10. By an email dated 5 July, the Respondent’s representative also agreed that the error of law could be decided on the papers. She agreed that no findings of fact should be preserved. However, she contended that the appeals should be remitted to the First-tier Tribunal as there would be extensive fact-finding required.
11. In response, the Appellants’ representatives reiterated their view that the appeals should remain in this Tribunal. They pointed out that the evidence was relatively recent, that no updating evidence was required and that the appeals could be disposed of more quickly if they remained in this Tribunal.
12. I accept that the Appellants’ concessions are rightly made. The Judge has erred by failing to take account of the public interest considerations set out in Section 117B. The Judge’s findings in relation to the existence, continuation or formation of family life are unclear. It is therefore not clear on what basis the Judge reached the conclusion he did.
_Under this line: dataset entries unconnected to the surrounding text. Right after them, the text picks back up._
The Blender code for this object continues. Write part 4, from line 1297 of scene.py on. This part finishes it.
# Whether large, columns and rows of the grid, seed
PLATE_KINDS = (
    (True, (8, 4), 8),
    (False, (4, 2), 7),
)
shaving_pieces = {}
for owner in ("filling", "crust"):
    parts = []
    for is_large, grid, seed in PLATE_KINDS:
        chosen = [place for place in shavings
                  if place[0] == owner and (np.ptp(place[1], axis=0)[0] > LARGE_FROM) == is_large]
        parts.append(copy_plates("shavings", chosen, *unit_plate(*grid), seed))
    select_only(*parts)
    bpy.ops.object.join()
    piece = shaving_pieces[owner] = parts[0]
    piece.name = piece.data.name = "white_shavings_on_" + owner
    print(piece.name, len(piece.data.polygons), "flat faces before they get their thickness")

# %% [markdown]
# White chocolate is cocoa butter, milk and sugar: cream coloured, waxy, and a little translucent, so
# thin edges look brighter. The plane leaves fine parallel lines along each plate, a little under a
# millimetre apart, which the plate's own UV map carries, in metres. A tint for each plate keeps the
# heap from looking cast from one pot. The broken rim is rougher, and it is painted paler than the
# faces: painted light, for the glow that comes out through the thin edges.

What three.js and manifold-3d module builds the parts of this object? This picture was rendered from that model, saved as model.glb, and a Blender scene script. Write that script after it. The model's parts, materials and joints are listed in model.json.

13. I also agree with both parties that it is not appropriate to preserve any findings of fact. As such, the appeals will need to be heard entirely de novo. However, the issues are relatively narrow and the parties do not seek to adduce any further evidence. I therefore see no reason why the appeals need to be remitted for redetermination. I have therefore given directions for a resumed hearing in this Tribunal.
CONCLUSION
14. For the reasons given, I conclude that the Decision contains errors of law. I set aside the Decision. No findings are preserved. I make the following directions for a resumed hearing in this Tribunal.

DECISION
I am satisfied that the Decision involves the making of a material error on a point of law. The Decision of First-tier Tribunal Judge Davey promulgated on 8 December 2021 is set aside. No findings are preserved. I give directions below for the re-making of the decision in this Tribunal.
DIRECTIONS
The appeals will be relisted for a resumed hearing before any Judge on a face-to-face basis on the first available date. Time estimate ½ day. The Appellants are to notify the Tribunal within 7 days from the date when this decision is sent whether an interpreter is required and if so which language and dialect.